Invariance - Normal Linear Transformation

[e(ho0n3]

Homework Statement
Let W be a complex finite dimensional vector space with a hermitian scalar product and let T: W -> W be linear and normal. Prove that U is a T-invariant subspace of W if and only if V is a T*-invariant subspace, where V is the orthogonal complement of U.

The attempt at a solution
Let u in U and v in V. If U is T-invariant, then (Tu, v) = 0. But (Tu, v) = (u, T*v) so T*v is in V and V is T*-invariant. Similarly, if V is T*-invariant, then U is T-invariant. Note that I haven't used the fact that T is normal. It seems to me that T doesn't have to be normal. Am I wrong?

 

[morphism]

No, you are absolutely correct. However I think there is a typo in the problem: it should have said "V is a T-invariant subspace" instead of "V is a T*-invariant subspace" (which is trivial, as you noted). This modified exercise is a bit more challenging, and does require the fact that T is normal. :)

 

[e(ho0n3]

How did you spot that? I'll try to solve the modified exercise.

 

[morphism]

I spotted it because I'm an invariant subspace aficionado. ;) In fact the converse is also true: if an operator T on a finite dimensional complex inner product space has the property that $U^\perp$ is T-invariant whenever U is, then T must be normal.

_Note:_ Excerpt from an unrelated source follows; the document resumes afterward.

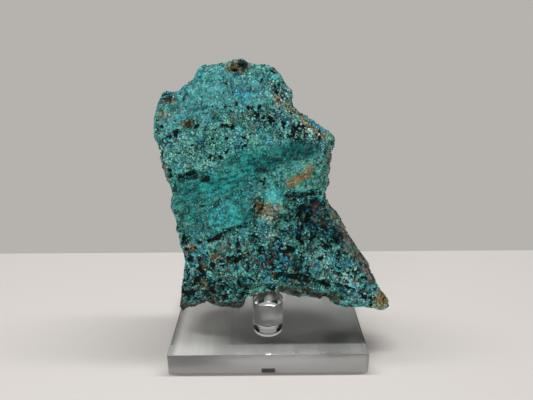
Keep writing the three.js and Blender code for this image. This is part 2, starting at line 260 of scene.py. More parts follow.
zones = [
    dict(name="crust", deep="abyss", lit="sea", pale="mint", vugs=0.45, rust=0.3, coarse=0.3, thick=0.85,
         crystals=dict(aqua=2, turquoise=3, sea=3, teal=2, mint=1, slate=1, black=1)),
    dict(name="crest", deep="steel", lit="turquoise", pale="aqua", vugs=0.35, rust=0.35, silk=0.5,
         coarse=0.2, thick=0.5,
         crystals=dict(turquoise=4, aqua=3, slate=3, sea=2, sky=1, mint=1, soot=0.7),
         ovals=[(-14, 103, 19, 9, 6, 1), (-29, 97, 12, 9, 20, 1), (-33, 86, 7, 7, 0, 0.6)]),
    dict(name="shelf", deep="sea", lit="aqua", pale="mint", vugs=0.45, rust=0.25, coarse=0.1, thick=0.9,
         crystals=dict(mint=4, aqua=4, turquoise=3, sea=1.5, sky=0.5),
         ovals=[(-28, 79, 13, 6, 16, 1), (-10, 87, 15, 6, 16, 0.9), (8, 88, 12, 7, -20, 0.8)]),
    dict(name="pale slope", deep="deepTeal", lit="aqua", pale="paleMint", vugs=0.6, rust=0.35, thick=0.85,
         crystals=dict(paleMint=3, bone=1, mint=3, aqua=3, turquoise=1, brown=0.4),
         ovals=[(7, 98, 7, 6, -40, 0.9), (14, 87, 10, 4.4, -34, 1)]),
    dict(name="trough", deep="deepTeal", lit="green", pale="lagoon", vugs=0.12, rust=0.2, silk=1, thick=0.12,
         crystals=dict(sea=4, teal=4, turquoise=3, deepTeal=2, brown=0.8, aqua=0.6),
         ovals=[(-20, 69, 18, 5.4, 18, 1), (-6, 76.5, 12, 6, 24, 0.95), (9, 81.4, 13, 3.4, 0, 0.9)]),
    # painted shade: a darker copy of the trough under the slope's overhang and in thin strips below ledges
    dict(name="trough end", deep="abyss", lit="deepTeal", pale="teal", vugs=0.2, rust=0.25, silk=1,
         thick=0.1,
         crystals=dict(teal=4, deepTeal=4, sea=1),
         ovals=[(12, 82, 10, 2.4, 0, 0.9), (3, 77, 8, 1.5, 14, 0.7), (-16, 66, 13, 1.2, 16, 0.5),
             (-8.6, 65.6, 5.4, 2.6, -8, 0.85), (-13, 78.6, 5, 1.3, 22, 0.7), (-29, 66, 4, 1.6, 10, 0.6)]),
    dict(name="pillow", deep="deepTeal", lit="lagoon", pale="turquoise", vugs=0.2, rust=0.15, silk=0.8,
         coarse=0.3, thick=0.3,
         crystals=dict(turquoise=4, sea=5, aqua=1.4, teal=2, cyan=1, brown=0.5),
         ovals=[(-13.8, 59.2, 11, 6, 14, 1)]),
    dict(name="left cheek", deep="abyss", lit="teal", pale="sea", vugs=0.3, rust=0.5, silk=0.6, coarse=0.3,
         thick=0.5,
         crystals=dict(teal=4, sea=3, turquoise=1.4, deepTeal=2, umber=1, moss=1),
         ovals=[(-29, 57, 7, 7, 30, 0.9)]),
    dict(name="block", deep="deepTeal", lit="jade", pale="herb", vugs=0.15, rust=0.5, silk=0.8, coarse=0.2,
         thick=0.4,
         crystals=dict(jade=5, sea=3, mint=1, turquoise=2, moss=2, ochre=0.4),
         ovals=[(12.6, 73, 10, 5, 6, 1)]),
    dict(name="facet", deep="turquoise", lit="turquoise", pale="aqua", rust=0.1, silk=1, thick=0.05,
         crystals=dict(aqua=3, turquoise=4, sea=3),
         ovals=[(2.6, 66.8, 3.6, 5, 24, 0.95)]),
    dict(name="ochre patch", deep="brown", lit="rust", pale="ochre", vugs=0.1, rust=0.7, silk=1, coarse=0.2,
         thick=0.5,
         crystals=dict(ochre=3, rust=3, sand=2, jade=2, moss=2),
         ovals=[(11.6, 73.4, 4, 1.7, 14, 1), (8.4, 70.6, 2.8, 1, 20, 0.9), (15, 75.6, 3, 0.8, 10, 0.7)]),
    dict(name="knot", deep="ochre", lit="sand", pale="bone", vugs=0.2, rust=0.8, coarse=0.3, thick=0.9,
         crystals=dict(sand=5, bone=2, ochre=1.4, jade=1, aqua=1, brown=1),
         ovals=[(0.8, 59.8, 3.4, 3.2, 0, 1), (-2.6, 63, 2, 1, 50, 0.6)]),
    # painted shade: the recess below the block, painted dark as the shade under its overhang
    dict(name="shaded recess", deep="black", lit="abyss", pale="turquoise", vugs=1, rust=0.15, coarse=0.6,
         thick=0.6,
         crystals=dict(deepTeal=4, teal=3, slate=2, turquoise=1.2, azure=1, black=3),
         ovals=[(18, 57, 9, 6.4, -34, 0.95), (25.6, 49.6, 7, 3.4, -50, 1), (9, 58, 5, 3, 0, 0.5),
             (14, 50.4, 8, 3.2, -24, 0.85)]),
    # partly its own blue and cyan crystals, partly painted shade that darkens the lower face
    dict(name="shaded low centre", deep="black", lit="slate", pale="cyan", vugs=1, rust=0.6, coarse=0.9, thick=0.6,
         crystals=dict(azure=3, cyan=3, aqua=1.6, deepTeal=3, brown=1.4, black=3),
         ovals=[(3, 41, 12, 7, -10, 0.9), (-8, 46, 6, 4, 30, 0.7), (9, 33, 9, 3.4, -4, 1)]),
    dict(name="ridge", deep="umber", lit="aqua", pale="mint", vugs=0.5, rust=0.65, coarse=0.5, thick=0.9,
         crystals=dict(paleMint=1, mint=2, aqua=4, cyan=3, sky=1, brown=1.2, black=2),
         ovals=[(20, 40.8, 13, 4.4, -36, 0.9), (4.4, 47.4, 4, 2.2, -10, 0.8)]),
    dict(name="left foot", deep="umber", lit="cyan", pale="aqua", vugs=0.75, rust=0.75, coarse=1, thick=0.85,
         crystals=dict(aqua=5, cyan=4, mint=1, teal=2, sky=0.8, brown=2, umber=2, black=1),
         ovals=[(-21, 40, 12, 8, 10, 1)]),
    dict(name="bright foot", deep="deepTeal", lit="lagoon", pale="aqua", vugs=0.4, rust=0.65, silk=0.2,
         coarse=1, thick=0.8,
         crystals=dict(cyan=4, aqua=3, turquoise=3, lagoon=3, brown=1, sky=1),
         ovals=[(-22, 45, 9, 2.6, 14, 0.9), (-10.4, 47.4, 6, 2.4, 30, 0.85), (-14, 38.6, 4, 1.8, 40, 0.6)]),
    # black and dark teal, partly the crust's own colour and partly painted shade at the bottom of the rock
    dict(name="shaded foot bottom", deep="black", lit="sea", pale="aqua", vugs=1, rust=0.55, coarse=0.5, thick=0.7,
         crystals=dict(cyan=2.4, sea=3, deepTeal=3, mint=1.4, slate=1, umber=1.6, black=3),
         ovals=[(-22, 27, 14, 7, 0, 1), (-9, 30, 5, 5, 0, 0.9)]),
    dict(name="tail", deep="black", lit="cyan", pale="paleMint", vugs=0.75, rust=0.3, coarse=1, thick=0.85,
         crystals=dict(aqua=4, cyan=4, sky=1.6, mint=2, teal=1, paleMint=0.4, brown=0.5, black=2),
         ovals=[(34, 29.6, 10, 5, -45, 1)]),
    dict(name="dots", deep="black", lit="slate", pale="aqua", vugs=1, rust=0.5, coarse=0.7, thick=0.45,
         crystals=dict(black=3, slate=2, aqua=2, mint=2, bone=1),
         ovals=[(-33.6, 86.6, 6, 2.6, 12, 0.6), (-3, 93.4, 5.4, 2.4, -16, 0.5), (9.6, 88, 9, 2.6, -28, 0.85),
             (-12, 104.6, 3, 1.6, -50, 0.4), (1, 103.6, 3, 1.4, 0, 0.4), (-22, 84, 4, 1.4, 20, 0.5)]),
    dict(name="flake", deep="teal", lit="mint", pale="paleMint", vugs=0.3, rust=0.4, silk=0.4, coarse=0.9,
         thick=0.5,
         crystals=dict(mint=4, aqua=2, jade=2, cyan=1),
         ovals=[(33.6, 29.8, 2.6, 1.9, -30, 0.9), (-19, 47.6, 3.4, 1.2, 16, 0.6),
             (1.4, 51.4, 2.6, 1.4, 0, 0.6)]),
    dict(name="brown", deep="black", lit="brown", pale="ochre", vugs=0.6, rust=1, coarse=0.5, thick=0.6,
         crystals=dict(brown=4, umber=3, rust=1, sand=0.6, black=2),
         ovals=[(-27.6, 90.7, 2.8, 1.3, -8, 1), (-10, 109.6, 4, 2.2, 0, 1), (-34.7, 99.4, 2.4, 2.4, 0, 1),
             (-8.6, 42.5, 3.4, 1.4, 30, 0.6), (-24, 30.4, 2.6, 1.4, 0, 0.5), (-16, 34, 2, 1.2, 0, 0.5),
             (-19.7, 43.3, 3, 2, 10, 0.7), (-29.7, 44, 2.6, 1.8, 0, 0.7), (-25.6, 37, 3, 1.6, 20, 0.6),
             (-2.9, 61, 1.4, 3, -20, 1), (-11.9, 92.4, 1, 2, 0, 0.6), (1, 34, 1.6, 4, 0, 0.4)]),
    # painted shade: black along the carved creases and in small crevices, where shade falls
    dict(name="crevice shade", deep="black", lit="abyss", pale="teal", vugs=1, coarse=0.5, thick=0.2,
         crystals=dict(black=3, deepTeal=1, turquoise=1),
         ovals=[(-35, 100.2, 1.5, 1.7, 0, 1), (-9, 110, 2.2, 1.1, 0, 0.8), (-29.4, 72.4, 4.4, 2, 12, 1),
             (-22.4, 71.4, 2.4, 1, -10, 0.8), (-11.9, 90.6, 2, 0.7, 18, 0.8), (12, 31.8, 11, 2.3, -7, 1),
             (18.6, 57.4, 5, 4, -40, 0.7), (22.6, 52.4, 4, 2.6, -50, 0.8), (28, 28.6, 3, 1.8, -30, 0.8),
             (38.6, 24.4, 4, 1.3, -35, 0.8), (-1.6, 75.8, 3.6, 1.3, 8, 0.8)],
         lines=[([(-8.4, 56), (-15.7, 51.8), (-21.4, 49)], 0.8, 1),
             ([(6.4, 66), (12.8, 64.4), (19, 65.6)], 0.9, 0.8)]),
    dict(name="blue", deep="azure", lit="sky", pale="aqua", vugs=0.3, rust=0.05, silk=0.2, coarse=0.7,
         thick=0.7,
         crystals=dict(sky=4, azure=4, aqua=2, slate=1),
         ovals=[(-8.2, 100.4, 3.2, 2.2, -30, 1), (6.4, 42.3, 4, 1.4, -24, 0.7), (31.7, 38.2, 2, 1.6, 0, 0.8),
             (38.2, 35.8, 3, 2, -40, 0.9), (33.2, 30.1, 2, 1.6, 0, 0.8), (-26.3, 45.9, 3, 0.8, 4, 0.6),
             (-0.7, 30.6, 1.2, 1.6, 0, 0.9), (-35, 101, 2, 2, 0, 0.6)],
         lines=[([(12.8, 94.6), (18, 90.4), (22.8, 86.4)], 0.7, 0.8)]),
    dict(name="tan", deep="brown", lit="ochre", pale="sand", vugs=0.1, rust=0.6, coarse=0.3, thick=0.5,
         crystals=dict(sand=2, bone=0.8, ochre=4, brown=2),
         ovals=[(-35.8, 93.6, 3, 1.6, 0, 0.7), (45.4, 22, 4.2, 3.8, -50, 1), (-14.8, 46.8, 2, 0.8, 10, 0.5)],
         lines=[([(2.8, 100), (3.8, 98.8), (10.6, 93.2), (21, 85.8)], 0.85, 0.85)]),
    dict(name="stone", deep="darkStone", lit="paleStone", pale="paleStone", vugs=0.35, rust=0.4, coarse=0.5,
         thick=0.6,
         crystals=dict(stone=4, darkStone=3, paleStone=3, umber=2, moss=1, black=1),
         ovals=[(-38, 73.7, 1.4, 6, 0, 0.8)],
         lines=[([(24.6, 80), (22.6, 64.3), (32, 47.2), (41.6, 30)], 1.7, 0.9),
             ([(25, 59), (31.4, 47), (38, 36)], 2.1, 0.9), ([(-34, 19.6), (-20, 21), (-8, 20)], 2.2, 0.95),
             ([(5, 26.8), (16, 26.2), (27, 21.6)], 1.8, 1)]),
]
crusted = {
    "foot": 20, "lean": 0.15,  # from this height on the face leans back, by this slope
    "depths": (4.5, 1.5), "turns": (0.75, 0.35),  # where it ends, by depth and by the normal's y
    "wander": [(5, 1.5), (1.6, 0.7)],  # sizes and swings of the waves in the zones' edges
    "ovalFall": 1.6, "lineFall": 2.6,  # how steeply a zone ends
    # noise of the black holes, in layers of (size, weight, offset), and the level below which they are
    "pits": [(1.3, 0.6, (0, 0, 0)), (0.7, 0.2, (2, 7, 4)), (3.4, 0.85, (5, 3, 8))],
    "pitFrom": -0.62, "pitGain": 0.55, "pitBlur": 0.07,
}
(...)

A subspace U is said to be reducing if both it and its ortho complement are invariant. The reason for this terminology follows from the observation that if U is reducing for T, then the matrix for T with respect to the decomposition $U \oplus U^\perp$ is block diagonal, so that in some sense U "reduces" T to something simpler. We can thus restate your exercise and its converse succinctly as: T is normal iff every T-invariant subspace is reducing.

...at least this is the case in finite dimensions. In infinite dimensions, i.e. in the setting of Hilbert spaces, it is actually not known if this is true; in fact, this problem is equivalent to one of the most notorious open problems in analysis: the invariant subspace problem.